Un avvocato di successo (Yannis Drakopoulos), che deve accudire la moglie in coma in seguito a un incidente stradale, è gratificato dalle numerose testimonianze di affetto da parte di tutti coloro che lo frequentano. Quando però inaspettatamente la moglie (Evi Saoulidou) esce dal coma e torna a casa, egli si trova del tutto spiazzato: cercherà a modo suo di riconquistare la compassione che gli è venuta a mancare.
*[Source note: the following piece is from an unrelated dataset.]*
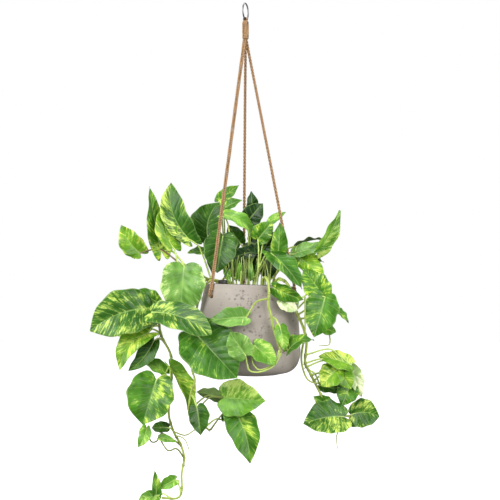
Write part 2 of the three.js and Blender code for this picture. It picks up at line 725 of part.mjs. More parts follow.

Paradossale film greco in linea con gli umori acidi che la cinematografia ellenica ha prodotto negli ultimi anni, Miserere mette in scena la curiosa e raggelante vita di un uomo medio, con occhiali ispessiti e lo sguardo catatonico, che ha trasformato il compatimento altrui in una droga sottilissima e insidiosa: la vicina gli prepara ogni giorno una torta, alla lavanderia gli applicano una tariffa ridotta, tutti quanti intorno a lui si prodigano per farlo sentire meglio e alleviarne le sofferenze. Un lenitivo insostituibile il cui improvviso venir meno spingerà però la sua parabola esistenziale, e con essa tutto il film, verso l’abisso del grottesco più beffardo: un cortocircuito ben gestito, in partenza, da Babis Makridis, uno dei registi della nuova onda di cineasti greci che ha ovviamente in Yorgos Lanthimos il suo rappresentante più celebre e in vista. Con Lanthimos, Makridis ha in comune anche il legame con Efthimis Filippou, co-sceneggiatore di entrambi e al lavoro anche sullo script di Miserere. Un’opera seconda che nei primi due tre terzi accumula premesse raggelanti e d’impatto, ma che col passare dei minuti mostra progressivamente la corda, denudando tutta la fragilità programmatica e la pretestuosità asettica e ostentatamente anti-empatica dell’intera operazione. La scrittura regala non poche stoccate gelidissime e ispirate e la messa in scena denota un controllo invidiabile sulle proprie immagini, ma la freddezza generale suona qua e là come una facile scorciatoia misantropa, scivolando oltretutto in una risoluzione pasticciata, grossolana e non all’altezza. Presentato al Sundance e in concorso al Torino Film Festival nel 2018.